The technical core of the proof follows that of [AT17] closely. The proof can be found in the full version of this paper [ABP18].

6 Open Questions

We conclude with several open questions for future research. The primary challenge is to provide a practical construction of a DAG G with high sustained space complexity. While we provide a DAG G with asymptotically optimal sustained space complexity, we do not optimize for constant factors. We remark that for practical applications to iMHFs it should be trivial to evaluate the function \({\mathsf {parents}} _G(v)\) without storing the DAG G in memory explicitly.
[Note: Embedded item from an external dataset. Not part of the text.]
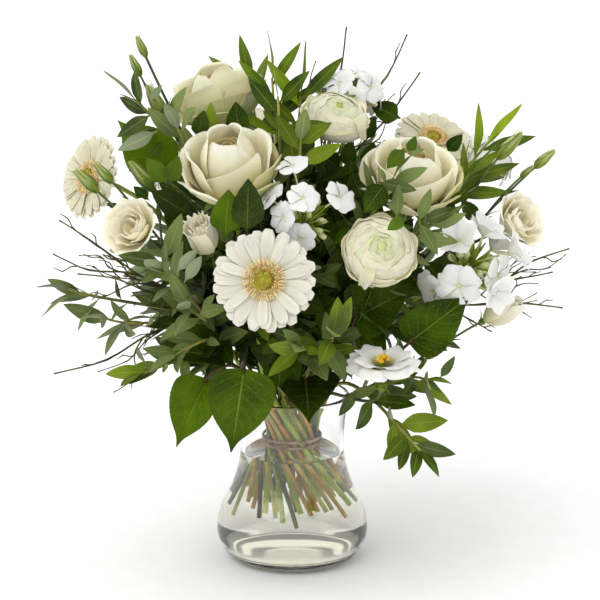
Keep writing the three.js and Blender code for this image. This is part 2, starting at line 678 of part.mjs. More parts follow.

Toward this end it would be useful to either prove or refute the conjecture that any depth-robustness is sufficient for high sustained space complexity e.g., what is the sustained space complexity of the depth-robust DAGs from [EGS75] or [PTC76]? Another interesting direction would be to relax the notion of sustained space complexity and instead require that for any pebbling \(P \in \mathcal{P}^{\parallel }(G)\) either (1) P has large cumulative complexity e.g., \(n^3\), or (2) P has high sustained space complexity. Is it possible to design a dMHF with the property for any evaluation algorithm either has (1) sustained space complexity \(\varOmega (n)\) for \(\varOmega (n)\) rounds, or (2) has cumulative memory complexity \(\omega (n^2)\)?